If inside my code I'll have calls like:
__PACKAGE__->method;
will this limit the usability of this module, if this module is inherited?
It depends on what you want to do:
#!/usr/bin/perl
package A;
use strict; use warnings;
sub new { bless {} => $_[0] }
sub method1 {
printf "Hello from: %s\n", __PACKAGE__;
}
sub method2 {
my $self = shift;
printf "Hello from: %s\n", ref($self);
}
package B;
use strict; use warnings;
use parent 'A';
package main;
my $b = B->new;
$b->method1;
$b->method2;
Output:
Hello from: A
Hello from: B
If you intend to inherit that method, call it on the referent and don't rely on the package you find it in. If you intend to call a method internal to the package that no other package should be able to see, then it might be okay. There's a fuller explanation in Intermediate Perl, and probably in perlboot (which is an extract of the book).
In general, I try not to ever use __PACKAGE__ unless I'm writing a modulino.

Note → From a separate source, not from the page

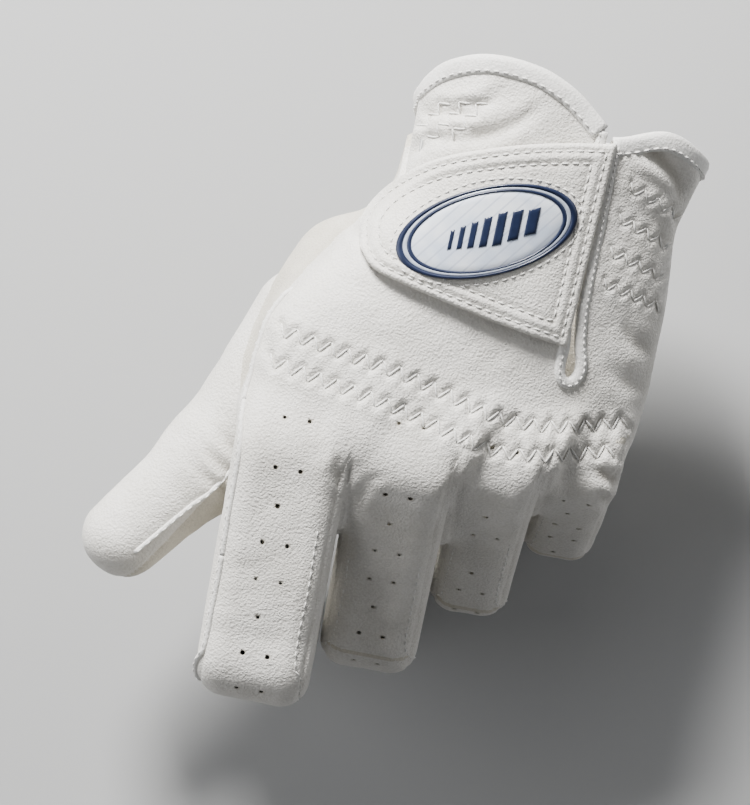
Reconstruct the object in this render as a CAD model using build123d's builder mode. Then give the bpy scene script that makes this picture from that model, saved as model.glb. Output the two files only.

Why are you trying to use __PACKAGE__?
That depends. Sometimes __PACKAGE__->method() is exactly what you need.
Otherwise it's better to use ref($self)->class_method() or $self->method().
"It depends." is the correct answer. It is relatively uncommon to actually need the package name; usually you will have an instance or a class name to start with. That said, there are times when you really do need the package name -- __PACKAGE__ is clearly the tool for that job, being superior to a literal. Here are some guidelines:
Never call methods off __PACKAGE__ inside methods, as doing so makes it impossible for inheritors to change your implementation by simply overriding the called method. Use $self or $class instead.
Try to avoid __PACKAGE__ inside methods in general. Every use of __PACKAGE__ adds a little bit of inflexibility. Sometimes, inflexibility is what you want (because you need compile-time resolution or badly want to control where information is being stored), but be triply sure that what you want is worth the cost. You'll thank yourself later.
Outside of methods, you don't have access to a $self, and should call methods off __PACKAGE__ rather than a literal. This is mostly important for compile-time declarations like those provided by Class::Accessor.